As an optional Old Testament reading for the twenty-second Sunday after Pentecost, when one’s own personal ministry for the LORD should be underway – one should have become the arm of the Lord reborn – the message here is to expect persecution without fear. When Jesus Christ has been resurrected within one’s being, then the only fear one should have is failing to serve God with all one’s heart.
This alternative reading restates the unjust punishment Satan laid upon Job. The reading from Job that is the option that parallels this reading from Isaiah says that Job, like Isaiah, was a righteous man, with both filled with God’s Holy Spirit that allowed them to be righteous. That presence brings a most holy presence into one’s soul, joining the soul to its Maker. The Son of God is then reborn in both Job and Isaiah, allowing them to speak to God and speak for God.
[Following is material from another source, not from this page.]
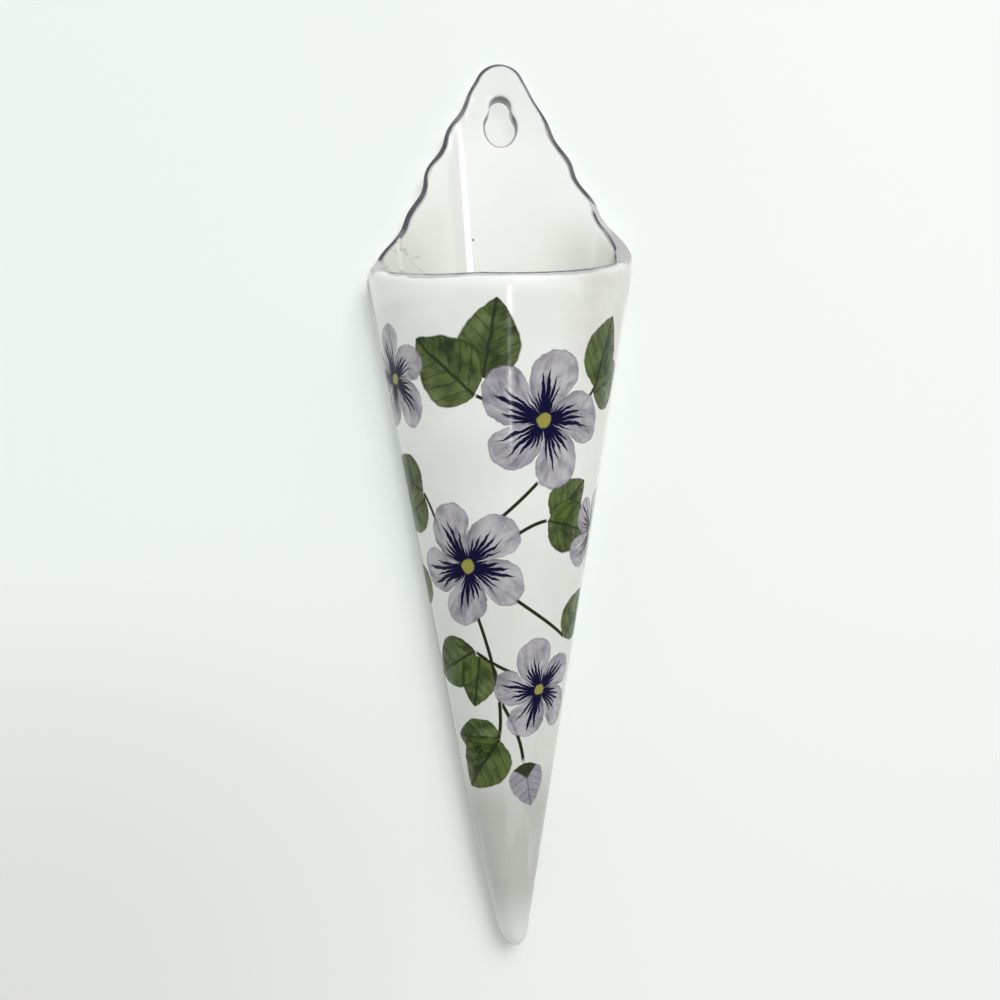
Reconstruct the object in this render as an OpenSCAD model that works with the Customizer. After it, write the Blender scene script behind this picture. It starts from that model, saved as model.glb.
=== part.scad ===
// Hanging wall vase: a tapering clay pocket closed onto a flat back slab that hangs on one screw.
// Wall plane is y = 0, the front looks towards -Y, up is +Z.
// The origin is the centre of the round part of the hanging hole, on the wall plane.
// Five pieces: back slab, front wall, solid tip, and a seam coil in each inside corner.

/* [Overall] */
// Crest above the hole centre
crest_top = 18.7; // [17:0.1:21]
// Tip below the hole centre
tip_drop = 241; // [220:1:260]
// Half angle between the side seams
seam_angle = 10; // [9.6:0.1:10.4]
// Tapering body to the right of the hole centre
body_x = -1.2; // [-2:0.1:1]

/* [Back slab] */
// Slab thickness at the seams
slab_t = 7; // [6:0.5:8]
// Dish of the front face, as an angle from the lower end
dish_angle = 0.38; // [0.2:0.02:0.5]
// Slab edge standing out past the front wall at the corners
ledge = 0.6; // [0.2:0.1:1]
// Radius of the rounded crest
cap_r = 7.5; // [7:0.1:8.5]
// Slope of the crest flanks off the vertical
flank_angle = 28.6; // [27:0.2:29]
// Waves along the flanks
wave_pitch = 12.4; // [11:0.2:14]
// Height of those waves
wave_amp = 0.6; // [0.3:0.05:0.9]
// First left wave top, down from the crest
wave_left = 19.5; // [18:0.5:21]
// First right wave top, down from the crest
wave_right = 16.2; // [14:0.2:18]
// Flare of the flanks towards the corners
corner_flare = 2; // [1:0.1:2.4]
// Softening where flank and seam meet
corner_soft = 1.8; // [1:0.2:3]

/* [Hanging hole] */
// Radius of the lower, wide part
hole_r = 4.6; // [4.4:0.1:4.9]
// Radius of the upper slot
slot_r = 3.1; // [2.9:0.1:3.2]
// Slot end above the hole centre
slot_rise = 5.8; // [5.4:0.2:6.4]
// Width of the hole's softened front edge
hole_soft = 0.8; // [0.4:0.1:1]

/* [Front wall] */
// Wall thickness at the seams
wall_t = 4.1; // [3.6:0.1:4.6]
// Lean of the front towards the slab
lean = 1.5; // [1:0.1:2]
// Inner edge of the rim at the front, below the hole centre
rim_drop = 49.9; // [46:0.1:54]
// Rise of the rim towards the slab
rim_tilt = 20; // [16:0.5:24]
// Sweep of the rim up onto the slab
sweep_r = 12; // [9:0.5:14]

/* [Tip and coils] */
// Radius of the rounded tip
nose_r = 4.9; // [4.4:0.1:5.2]
// Floor of the pocket above the tip
floor_rise = 29; // [26:0.5:32]
// Rounding of the slab's rear lower edge
heel_r = 5; // [3:0.5:6]
// Half angle of the rounding left by the coils
coil_angle = 1.6; // [1.3:0.1:1.9]

/* [Hidden] */
$fn = 96;
// Size of the cutting blocks, and how far a cut runs past a face
reach = 120;
past = 1;
// Points of the outline: step down the flanks, last height, and turns round the crest
outline_step = 1.25;
outline_low = -68;
cap_turns = 8;
// The waves grow from nothing over this length below the crest
wave_ramp = 10;
// Height of the corners where flank and seam meet
corner_z = -41;
// The flare keeps to the last stretch before the corners
flare_power = 8;
// The apex is the point where both seams and the outside of the front wall would meet
slab_angle = atan(tan(seam_angle) + ledge / (corner_z + tip_drop));
nose_up = nose_r / sin(slab_angle);
apex_z = nose_r - tip_drop - nose_up;
floor_z = floor_rise - tip_drop;
// Outside and inside of the front wall are cones of one half angle, leant by the same amount
cone_angle = acos(cos(seam_angle) * cos(lean));
inner_z = apex_z + wall_t / sin(seam_angle);
front_angle = cone_angle - lean;
rim_y = -slab_t - (-rim_drop - inner_z) * tan(front_angle);
// The rim's slope meets the slab here and is swept up by sweep_r
rim_back_z = -rim_drop + (-slab_t - rim_y) * tan(rim_tilt);
sweep_leg = sweep_r / tan((90 + rim_tilt) / 2);
// The sweep cuts into the rim and slab by this much, so that no sliver is left where they meet
sweep_bite = 0.03;
// Foot of the coils' rounding on the slab and on the wall
coil_foot = acos((cos(cone_angle - coil_angle) + sin(coil_angle) * sin(lean)) / (cos(coil_angle) * cos(lean)));
coil_side = sin(cone_angle) * cos(coil_angle) * cos(coil_foot) - sin(coil_angle) * cos(lean);
coil_fore = sin(cone_angle) * sin(coil_angle) + sin(coil_angle) * sin(lean);
coil_top = atan(coil_fore / coil_side);
// The coils end in blunt feet a little short of where their rounding runs out
foot_short = 0.35;
// Dish cone: it leaves the slab's face along two lines just inside the coils
dish_gap = 0.2;
dish_edge = coil_foot - dish_gap;
dish_lean = atan((cos(dish_angle) - cos(dish_edge)) / sin(dish_angle));
dish_half = dish_lean + dish_angle;
// Slab thickness at the hanging hole
face_t = slab_t + inner_z * tan(dish_angle);
flank_slope = tan(flank_angle);
flank_start = cap_r * (1 / cos(flank_angle) - flank_slope);
cap_drop = cap_r * (1 - sin(flank_angle));

function seam_w(z) = (z - apex_z) * tan(slab_angle);
function wave_w(d, first) = wave_amp * cos(360 * (d - first) / wave_pitch);
function ramp(d) = min(1, max(0, (d - cap_drop) / wave_ramp));
function flare_w(d) = corner_flare * pow(max(0, d) / (crest_top - corner_z), flare_power);
function flank_w(d, first) = flank_start + flank_slope * d + flare_w(d) + ramp(d) * wave_w(d, first);
function lesser(a, b) = (a + b - sqrt((a - b) * (a - b) + corner_soft * corner_soft)) / 2;
// Half width on one side, which is 1 for the right and -1 for the left
function edge_w(z, side, first) = lesser(flank_w(crest_top - z, first), seam_w(z) + side * body_x);

flank_zs = [for (z = [outline_low : outline_step : crest_top - cap_drop]) z];
nose_tan_z = apex_z + nose_up * cos(slab_angle) * cos(slab_angle);
right_side = [for (z = flank_zs) [edge_w(z, 1, wave_right), z]];
left_side = [for (i = [len(flank_zs) - 1 : -1 : 0])
    [-edge_w(flank_zs[i], -1, wave_left), flank_zs[i]]];
cap_span = 90 - flank_angle;
cap_pts = [for (i = [0 : cap_turns])
    let (a = cap_span * (1 - 2 * i / cap_turns))
    [cap_r * sin(a), crest_top - cap_r + cap_r * cos(a)]];
nose_pts = [for (side = [-1, 1]) [body_x + side * seam_w(nose_tan_z), nose_tan_z]];

// Which piece to draw

// Face outline of the slab in x and z
module slab_outline() {
    polygon(concat(right_side, cap_pts, left_side, nose_pts));
    translate([body_x, apex_z + nose_up])
        circle(r = nose_r);
}

// Cone on the leant axis from the slab's front face, apex at height z0
module leant_cone(z0, height) {
    translate([body_x, -slab_t, z0])
        rotate([-lean, 0, 0])
            rotate([0, 0, 90])
                cylinder(h = height, r1 = 0, r2 = height * tan(cone_angle));
}

// Everything in front of the slab's face between two heights, inside the slab's outline
module front_space(low, high) {
    intersection() {
        translate([-reach / 2, -reach - slab_t, low])
            cube([reach, reach, high - low]);
        rotate([90, 0, 0])
            linear_extrude(reach)
                slab_outline();
    }
}

// Air above the sloping rim, swept up where it reaches the slab
module rim_air() {
    run = reach / 2;
    rotate([90, 0, 90])
        translate([0, 0, -reach / 2])
            linear_extrude(reach)
                difference() {
                    polygon([
                        [-slab_t + past, rim_back_z],
                        [-slab_t, rim_back_z],
                        [-slab_t - run, rim_back_z - run * tan(rim_tilt)],
                        [-slab_t - run, reach],
                        [-slab_t + past, reach]
                    ]);
                    difference() {
                        polygon([
                            [-slab_t + past, rim_back_z - past],
                            [-slab_t + past, rim_back_z + sweep_leg],
                            [-slab_t, rim_back_z + sweep_leg],
                            [-slab_t - sweep_leg * cos(rim_tilt), rim_back_z - sweep_leg * sin(rim_tilt)]
                        ]);
                        translate([-slab_t - sweep_r, rim_back_z + sweep_leg])
                            circle(r = sweep_r + sweep_bite);
                    }
                }
}

// Half profile of the hanging hole, straight from the wall plane and softened at the dished face
function hole_profile(r) = [
    [r, -past],
    [r, face_t - hole_soft],
    [r + hole_soft + past, face_t + past]
];

// One round end of the hanging hole
module hole_end(z0, r) {
    translate([0, 0, z0])
        rotate([90, 0, 0])
            rotate_extrude()
                polygon(concat([[0, -past]], hole_profile(r), [[0, face_t + past]]));
}

// Hanging hole: wide round part, narrow slot end and the slot between them
module hanging_hole() {
    half = hole_profile(slot_r);
    hole_end(0, hole_r);
    hole_end(slot_rise, slot_r);
    mirror([0, 1, 0])
        linear_extrude(slot_rise)
            polygon(concat(half, [for (i = [len(half) - 1 : -1 : 0]) [-half[i][0], half[i][1]]]));
}

module back_slab() {
    color([0.90, 0.91, 0.88])
        difference() {
            rotate([90, 0, 0])
                linear_extrude(slab_t)
                    slab_outline();
            // Shallow dish of the front face
            translate([body_x, -slab_t, inner_z])
                rotate([dish_lean, 0, 0])
                    cylinder(h = 3 * reach, r1 = 0, r2 = 3 * reach * tan(dish_half));
            hanging_hole();
            // Rounded rear edge of the low end
            difference() {
                translate([body_x - nose_r - past, -heel_r, -tip_drop - past])
                    cube([2 * (nose_r + past), heel_r + past, heel_r + past]);
                translate([body_x - nose_r - 2 * past, -heel_r, heel_r - tip_drop])
                    rotate([0, 90, 0])
                        cylinder(h = 2 * nose_r + 4 * past, r = heel_r);
            }
        }
}

module front_wall() {
    color([0.84, 0.86, 0.83])
        difference() {
            intersection() {
                leant_cone(apex_z, 2 * reach);
                front_space(floor_z, 0);
            }
            leant_cone(inner_z, 2 * reach);
            rim_air();
        }
}

module tip_plug() {
    ball_up = nose_r / sin(cone_angle);
    join_up = ball_up * cos(cone_angle) * cos(cone_angle);
    color([0.78, 0.80, 0.77])
        intersection() {
            translate([body_x, -slab_t, apex_z])
                rotate([-lean, 0, 0]) {
                    translate([0, 0, join_up])
                        cylinder(h = reach, r1 = join_up * tan(cone_angle), r2 = (join_up + reach) * tan(cone_angle));
                    translate([0, 0, ball_up])
                        sphere(r = nose_r);
                }
            translate([-reach / 2, -reach - slab_t, floor_z - reach])
                cube([reach, reach, reach]);
        }
}

// Clay in the inside corner between slab and wall, right side, on the body's own middle line
module corner_clay() {
    long = 2 * reach;
    difference() {
        intersection() {
            translate([-body_x, 0, 0])
                leant_cone(inner_z, long);
            translate([0, -reach - slab_t, floor_z])
                cube([reach, reach, long]);
            // Outward of the foot on the slab
            translate([0, 0, inner_z])
                rotate([0, coil_foot + foot_short, 0])
                    translate([0, -reach, 0])
                        cube([reach, reach, long]);
            // Behind the foot on the wall
            translate([0, -slab_t, inner_z])
                rotate([coil_top - foot_short, 0, 0])
                    cube([reach, reach, long]);
        }
        translate([0, -slab_t, inner_z])
            rotate([0, coil_foot, 0])
                rotate([coil_angle, 0, 0])
                    cylinder(h = long, r1 = 0, r2 = long * tan(coil_angle));
    }
}

module right_seam_coil() {
    color([0.80, 0.78, 0.72])
        difference() {
            intersection() {
                translate([body_x, 0, 0])
                    corner_clay();
                front_space(floor_z, 0);
            }
            rim_air();
        }
}

module left_seam_coil() {
    color([0.80, 0.78, 0.72])
        difference() {
            intersection() {
                translate([body_x, 0, 0])
                    mirror([1, 0, 0])
                        corner_clay();
                front_space(floor_z, 0);
            }
            rim_air();
        }
}

back_slab();
front_wall();
tip_plug();
left_seam_coil();
right_seam_coil();
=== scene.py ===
import math
import bpy
import bmesh
from mathutils import Matrix, Vector, noise


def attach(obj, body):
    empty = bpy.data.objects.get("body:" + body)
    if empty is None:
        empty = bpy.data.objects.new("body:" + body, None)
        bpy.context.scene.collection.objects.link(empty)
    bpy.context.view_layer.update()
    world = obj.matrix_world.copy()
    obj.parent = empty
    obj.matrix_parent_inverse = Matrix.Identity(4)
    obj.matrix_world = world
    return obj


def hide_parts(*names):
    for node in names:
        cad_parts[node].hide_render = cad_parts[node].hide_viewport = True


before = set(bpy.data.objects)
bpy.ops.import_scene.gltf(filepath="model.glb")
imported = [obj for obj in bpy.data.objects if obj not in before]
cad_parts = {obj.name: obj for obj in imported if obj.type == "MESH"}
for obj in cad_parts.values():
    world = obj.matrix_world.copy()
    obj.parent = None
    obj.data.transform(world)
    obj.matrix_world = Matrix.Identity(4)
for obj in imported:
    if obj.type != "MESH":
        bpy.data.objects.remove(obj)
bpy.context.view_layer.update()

# Setting: the vase hangs on a plain pale plaster wall, lit by a large soft lamp from the upper right.
# A low strip lamp makes the thin bright line down the front and a side one the streak on the slab's
# fold. A soft lamp lights the rear, and the wall is left out of pictures taken from behind it.
WALL_COLOUR = (0.880, 0.910, 0.885, 1)
# In view the wall is painted darker to the left and lower down: painted shade, as the light falls off
# there.
WALL_IN_VIEW, WALL_LEFT_PAINTED_SHADE = (0.925, 0.955, 0.930, 1), (0.890, 0.930, 0.900, 1)
WALL_LOW_PAINTED_SHADE, WALL_LOW_LEFT_PAINTED_SHADE = (0.86, 0.87, 0.85, 1), (0.740, 0.750, 0.730, 1)
BACKDROP, AIR_LEVEL = (0.66, 0.68, 0.66, 1), 0.56
KEYHOLE_MIDDLE_Z = 0.003


def link(obj):
    bpy.context.scene.collection.objects.link(obj)
    return obj


def mesh_of(bm, name):
    """The finished shape as a mesh of that name."""
    mesh = bpy.data.meshes.new(name)
    bm.to_mesh(mesh)
    bm.free()
    return mesh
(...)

The sufferings stated by Isaiah that prophesy the coming of Jesus of Nazareth, which paralleled the sufferings of Job, project the expectations of all minister for the LORD. The easy way out is the way of sin, as Satan takes it easy on those who turn away from God. The lessons of Job and Isaiah are the same, as no ordinary human being can remain righteous by self-will alone. This is where sufferings come from the sacrifice of self-ego, while accompanied by a smile, knowing all worldly pains are fleeting. The reward of eternal life is lasting.
For those who are too weak of spirit to find love in their hearts for God, they will become married to the material, which can only exist on the physical plane. For those who cannot pay the dowry required for marriage to God (the change of lifestyle that comes with commitment to only one), then there will be no offspring coming that will be called the Son of God. For all the comforts a soul can be sold for, the life expectancy of an American is merely 75 years. That time pales in comparison to eternity, as it is only a dewy thought of one drop in a bucket of time.
Isaiah should be read based on one’s commitment to God. Without a commitment, Isaiah wrote of some imaginary figure in the clouds of Heaven – pie in the sky that is unseen, and not proved. With a commitment to God, one feels the reality of Jesus of Nazareth, as if one lived through all his pains and sufferings.